* Exercise prompt *
From the entries that follow, extract each line holding the string "with".

-- start Dataset excerpts --

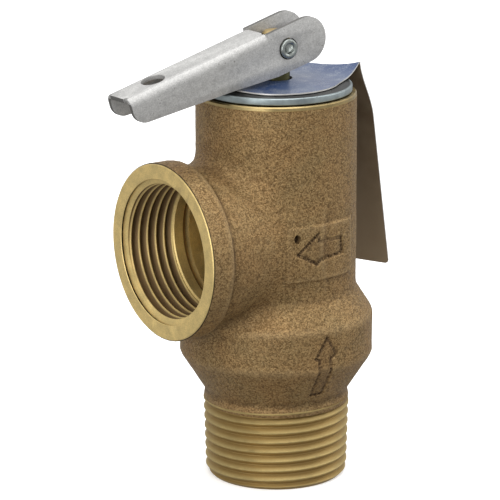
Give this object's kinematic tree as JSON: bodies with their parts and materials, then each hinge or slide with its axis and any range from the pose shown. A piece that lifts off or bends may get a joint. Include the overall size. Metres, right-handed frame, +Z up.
{
  "type": "pressure relief valve",
  "caption": "Bronze pressure relief valve with a male pipe inlet below, a threaded side outlet, a spring chamber, a folded plate tag and a hinged test lever on top.",
  "frame": {"origin": "on the valve's axis, in the plane of the inlet's end face", "axes": "+Z up the valve's axis from inlet to lever, -X out of the side outlet and along the lever to its tip, +Y completes a right-handed frame; the lever's pin lies along Y"},
  "size_m": [0.0611, 0.0354, 0.0855],
  "materials": {
    "cast_bronze": "sand-cast, rough",
    "brass": "machined",
    "zinc_steel": "satin zinc plate",
    "bright_zinc": "bright zinc plate",
    "spring_steel": "plain",
    "rubber": "moulded",
    "printed_aluminium": "printed, glossy"
  },
  "bodies": {
    "valve_body": {"valve_body": "cast_bronze", "seat_ring": "brass", "guide_ring": "brass", "guide_o_ring": "rubber", "guide_clip": "spring_steel", "spring": "spring_steel", "upper_spring_seat": "zinc_steel", "adjusting_ring": "brass", "cap": "bright_zinc", "stem_bush": "brass"},
    "piston": {"disc_holder": "brass", "seat_disc": "rubber", "disc_washer": "spring_steel", "disc_screw": "spring_steel", "lower_spring_seat": "zinc_steel"},
    "stem": {"stem": "brass", "stem_nut": "brass"},
    "lever": {"lever": "zinc_steel", "lever_pin": "spring_steel"},
    "tag": {"tag": "printed_aluminium"}
  },
  "joints": [
    {"name": "stem_lift", "type": "slide", "parent": "valve_body", "child": "piston", "axis": [0, 0, 1], "range_m": [0, 0.0025], "deforming": ["spring"]},
    {"name": "lever_swivel", "type": "hinge", "parent": "piston", "child": "stem", "pos_m": [0, 0, 0], "axis": [0, 0, 1], "range_deg": [-45, 45]},
    {"name": "lever_hinge", "type": "hinge", "parent": "stem", "child": "lever", "pos_m": [0, 0, 0.08015], "axis": [0, 1, 0], "range_deg": [0, 90]},
    {"name": "tag_swivel", "type": "hinge", "parent": "valve_body", "child": "tag", "pos_m": [0, 0, 0], "axis": [0, 0, 1], "range_deg": [-70, 45]}
  ],
  "couplings": [
    {"joint": "lever_hinge", "follows": "stem_lift", "rad_per_m": 628}
  ]
}
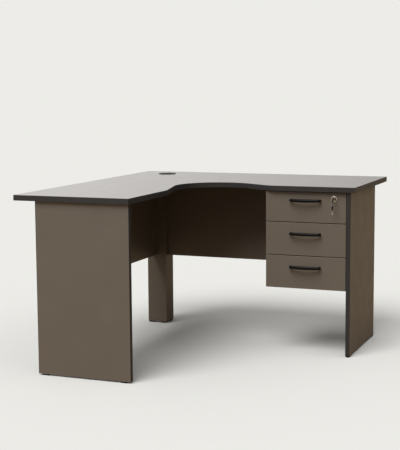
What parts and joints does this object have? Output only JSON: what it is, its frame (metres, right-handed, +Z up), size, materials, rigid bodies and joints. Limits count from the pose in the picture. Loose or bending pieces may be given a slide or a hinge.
{
  "type": "l-shaped office desk",
  "caption": "L-shaped desk with a hollow curved inner corner, panel ends, modesty panels, a corner leg, a cable grommet and a hung pedestal of lockable drawers.",
  "frame": {"origin": "on the floor, at the middle of the desk's footprint", "axes": "+Z up, +Y towards the wall behind the desk, +X to the right as seen by the sitter of the main wing; the return wing runs towards -Y on the left"},
  "size_m": [1.2, 1.3, 0.722],
  "materials": {
    "top_board": "satin taupe-grey melamine with a fine pore texture",
    "taupe_board": "satin taupe melamine with a fine pore texture",
    "charcoal_edging": "satin charcoal edge banding",
    "black_plastic": "fine moulded grain",
    "zinc_steel": "zinc plated",
    "runner_steel": "white epoxy coat",
    "drawer_board": "pale grey melamine",
    "drawer_bottom": "pale faced hardboard",
    "black_handle": "satin black coat",
    "chrome_lock": "bright nickel",
    "key_black": "moulded bow on a nickel blade",
    "ring_steel": "bright nickel wire",
    "nylon": "white nylon"
  },
  "bodies": {
    "desk": {"worktop": "top_board", "worktop_edging": "charcoal_edging", "grommet_liner": "black_plastic", "left_end_panel": "taupe_board", "left_end_edging": "charcoal_edging", "right_end_panel": "taupe_board", "right_end_edging": "charcoal_edging", "leg_front_board": "taupe_board", "leg_left_board": "taupe_board", "leg_right_board": "taupe_board", "return_modesty_panel": "taupe_board", "main_modesty_panel": "taupe_board", "glides": "black_plastic", "corner_brackets": "zinc_steel", "panel_screws": "zinc_steel", "cam_discs": "zinc_steel", "cam_bolts": "zinc_steel", "pedestal_side": "taupe_board", "pedestal_back": "taupe_board", "pedestal_bottom": "taupe_board", "pedestal_rail": "taupe_board", "cabinet_runners": "runner_steel"},
    "grommet_cap": {"grommet_cap": "black_plastic"},
    "drawer_1": {"drawer_1_front": "taupe_board", "drawer_1_left_side": "drawer_board", "drawer_1_right_side": "drawer_board", "drawer_1_back": "drawer_board", "drawer_1_bottom": "drawer_bottom", "drawer_1_handle": "black_handle", "drawer_1_runners": "runner_steel", "drawer_1_screws": "zinc_steel", "lock_body": "chrome_lock"},
    "drawer_1_rollers": {"drawer_1_rollers": "nylon"},
    "cabinet_rollers_1": {"cabinet_rollers_1": "nylon"},
    "drawer_2": {"drawer_2_front": "taupe_board", "drawer_2_left_side": "drawer_board", "drawer_2_right_side": "drawer_board", "drawer_2_back": "drawer_board", "drawer_2_bottom": "drawer_bottom", "drawer_2_handle": "black_handle", "drawer_2_runners": "runner_steel", "drawer_2_screws": "zinc_steel"},
    "drawer_2_rollers": {"drawer_2_rollers": "nylon"},
    "cabinet_rollers_2": {"cabinet_rollers_2": "nylon"},
    "drawer_3": {"drawer_3_front": "taupe_board", "drawer_3_left_side": "drawer_board", "drawer_3_right_side": "drawer_board", "drawer_3_back": "drawer_board", "drawer_3_bottom": "drawer_bottom", "drawer_3_handle": "black_handle", "drawer_3_runners": "runner_steel", "drawer_3_screws": "zinc_steel"},
    "drawer_3_rollers": {"drawer_3_rollers": "nylon"},
    "cabinet_rollers_3": {"cabinet_rollers_3": "nylon"},
    "lock_plug": {"lock_plug": "chrome_lock", "key": "key_black"},
    "lock_bolt": {"lock_bolt": "zinc_steel"},
    "key_ring": {"key_ring": "ring_steel"},
    "spare_key": {"spare_key": "key_black"}
  },
  "joints": [
    {"name": "grommet_cap_lift", "type": "slide", "parent": "desk", "child": "grommet_cap", "axis": [0, 0, 1], "range_m": [0, 0.03]},
    {"name": "drawer_1_slide", "type": "slide", "parent": "desk", "child": "drawer_1", "axis": [0, -1, 0], "range_m": [0, 0.3]},
    {"name": "cabinet_rollers_1_spin", "type": "hinge", "parent": "desk", "child": "cabinet_rollers_1", "pos_m": [0.3935, 0.095, 0.5945], "axis": [1, 0, 0], "range_deg": [0, 2160]},
    {"name": "drawer_1_rollers_spin", "type": "hinge", "parent": "drawer_1", "child": "drawer_1_rollers", "pos_m": [0.3935, 0.423, 0.5945], "axis": [1, 0, 0], "range_deg": [0, 2160]},
    {"name": "drawer_2_slide", "type": "slide", "parent": "desk", "child": "drawer_2", "axis": [0, -1, 0], "range_m": [0, 0.3]},
    {"name": "cabinet_rollers_2_spin", "type": "hinge", "parent": "desk", "child": "cabinet_rollers_2", "pos_m": [0.3935, 0.095, 0.452], "axis": [1, 0, 0], "range_deg": [0, 2160]},
    {"name": "drawer_2_rollers_spin", "type": "hinge", "parent": "drawer_2", "child": "drawer_2_rollers", "pos_m": [0.3935, 0.423, 0.452], "axis": [1, 0, 0], "range_deg": [0, 2160]},
    {"name": "drawer_3_slide", "type": "slide", "parent": "desk", "child": "drawer_3", "axis": [0, -1, 0], "range_m": [0, 0.3]},
    {"name": "cabinet_rollers_3_spin", "type": "hinge", "parent": "desk", "child": "cabinet_rollers_3", "pos_m": [0.3935, 0.095, 0.3095], "axis": [1, 0, 0], "range_deg": [0, 2160]},
    {"name": "drawer_3_rollers_spin", "type": "hinge", "parent": "drawer_3", "child": "drawer_3_rollers", "pos_m": [0.3935, 0.423, 0.3095], "axis": [1, 0, 0], "range_deg": [0, 2160]},
    {"name": "lock_turn", "type": "hinge", "parent": "drawer_1", "child": "lock_plug", "pos_m": [0.508, 0.065, 0.669], "axis": [0, 1, 0], "range_deg": [0, 90]},
    {"name": "lock_bolt_slide", "type": "slide", "parent": "drawer_1", "child": "lock_bolt", "axis": [0, 0, 1], "range_m": [0, 0.009]},
    {"name": "key_ring_swing", "type": "hinge", "parent": "lock_plug", "child": "key_ring", "pos_m": [0.508, 0.037, 0.669], "axis": [1, 0, 0], "range_deg": [-40, 12]},
    {"name": "spare_key_swing", "type": "hinge", "parent": "key_ring", "child": "spare_key", "pos_m": [0.508, 0.037, 0.64416], "axis": [1, 0, 0], "range_deg": [-30, 8]}
  ],
  "couplings": [
    {"joint": "cabinet_rollers_1_spin", "follows": "drawer_1_slide", "rad_per_m": 125},
    {"joint": "drawer_1_rollers_spin", "follows": "drawer_1_slide", "rad_per_m": 125},
    {"joint": "cabinet_rollers_2_spin", "follows": "drawer_2_slide", "rad_per_m": 125},
    {"joint": "drawer_2_rollers_spin", "follows": "drawer_2_slide", "rad_per_m": 125},
    {"joint": "cabinet_rollers_3_spin", "follows": "drawer_3_slide", "rad_per_m": 125},
    {"joint": "drawer_3_rollers_spin", "follows": "drawer_3_slide", "rad_per_m": 125},
    {"joint": "lock_bolt_slide", "follows": "lock_turn", "m_per_rad": 0.0057296}
  ]
}
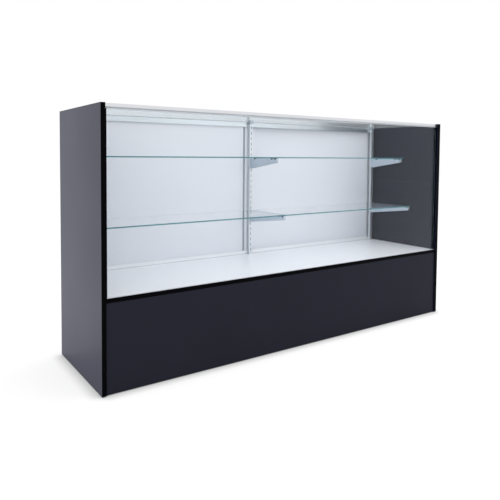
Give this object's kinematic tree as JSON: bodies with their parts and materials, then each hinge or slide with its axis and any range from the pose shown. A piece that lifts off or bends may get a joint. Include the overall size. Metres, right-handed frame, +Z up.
{
  "type": "glass display showcase",
  "caption": "Long retail glass showcase: black board ends and base, glass front and top, glass shelves on slotted uprights, sliding rear doors.",
  "frame": {"origin": "on the floor under the middle of the case", "axes": "+X to the right seen from the front, +Y from the front to the back, +Z up"},
  "size_m": [1.778, 0.4572, 0.9652],
  "materials": {
    "black_board": "black melamine-faced particle board, satin",
    "black_band": "black PVC edge band and channel",
    "white_board": "white melamine-faced particle board, satin",
    "glass": "clear tempered glass, polished edges",
    "aluminium": "satin anodised extrusion",
    "door_panel": "white painted hardboard, satin",
    "door_trim": "white extruded plastic trim",
    "zinc": "zinc-plated steel, satin",
    "clear_vinyl": "clear soft vinyl",
    "dark_rubber": "dark rubber",
    "grey_vinyl": "pale grey soft vinyl",
    "nylon": "white nylon"
  },
  "bodies": {
    "showcase_frame": {"left_side_panel": "black_board", "right_side_panel": "black_board", "base_front_panel": "black_board", "base_bottom_board": "black_board", "base_center_divider": "black_board", "base_rear_kick_board": "black_board", "left_side_edge_band": "black_band", "right_side_edge_band": "black_band", "deck_front_edge_band": "black_band", "left_glass_channel": "black_band", "right_glass_channel": "black_band", "display_deck": "white_board", "front_glass": "glass", "top_glass": "glass", "upper_left_shelf": "glass", "upper_right_shelf": "glass", "lower_left_shelf": "glass", "lower_right_shelf": "glass", "top_front_rail": "aluminium", "rear_header": "aluminium", "bottom_door_track": "aluminium", "left_upright": "aluminium", "center_upright": "aluminium", "right_upright": "aluminium", "left_upright_cap": "zinc", "center_upright_cap": "zinc", "right_upright_cap": "zinc", "left_upright_cap_screw": "zinc", "center_upright_cap_screw": "zinc", "right_upright_cap_screw": "zinc", "upper_left_bracket": "zinc", "upper_center_bracket": "zinc", "upper_right_bracket": "zinc", "lower_left_bracket": "zinc", "lower_center_bracket": "zinc", "lower_right_bracket": "zinc", "upper_left_bracket_cushion": "clear_vinyl", "upper_center_bracket_cushion": "clear_vinyl", "upper_right_bracket_cushion": "clear_vinyl", "lower_left_bracket_cushion": "clear_vinyl", "lower_center_bracket_cushion": "clear_vinyl", "lower_right_bracket_cushion": "clear_vinyl", "front_glass_setting_strip": "dark_rubber", "left_rail_end_block": "dark_rubber", "right_rail_end_block": "dark_rubber", "front_glass_gasket": "grey_vinyl", "left_front_floor_glide": "nylon", "left_rear_floor_glide": "nylon", "right_front_floor_glide": "nylon", "right_rear_floor_glide": "nylon"},
    "left_door": {"left_door_panel": "door_panel", "left_door_pull_stile": "door_trim", "left_door_end_trim": "door_trim", "left_door_runner": "nylon", "left_door_guide": "nylon"},
    "right_door": {"right_door_panel": "door_panel", "right_door_pull_stile": "door_trim", "right_door_end_trim": "door_trim", "right_door_runner": "nylon", "right_door_guide": "nylon"}
  },
  "joints": [
    {"name": "left_door_slide", "type": "slide", "parent": "showcase_frame", "child": "left_door", "axis": [1, 0, 0], "range_m": [0, 0.859]},
    {"name": "right_door_slide", "type": "slide", "parent": "showcase_frame", "child": "right_door", "axis": [1, 0, 0], "range_m": [-0.859, 0]}
  ]
}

-- end Dataset excerpts --

* The completed task *
Give this object's kinematic tree as JSON: bodies with their parts and materials, then each hinge or slide with its axis and any range from the pose shown. A piece that lifts off or bends may get a joint. Include the overall size. Metres, right-handed frame, +Z up.
  "caption": "Bronze pressure relief valve with a male pipe inlet below, a threaded side outlet, a spring chamber, a folded plate tag and a hinged test lever on top.",
  "caption": "L-shaped desk with a hollow curved inner corner, panel ends, modesty panels, a corner leg, a cable grommet and a hung pedestal of lockable drawers.",
    "top_board": "satin taupe-grey melamine with a fine pore texture",
    "taupe_board": "satin taupe melamine with a fine pore texture",
Give this object's kinematic tree as JSON: bodies with their parts and materials, then each hinge or slide with its axis and any range from the pose shown. A piece that lifts off or bends may get a joint. Include the overall size. Metres, right-handed frame, +Z up.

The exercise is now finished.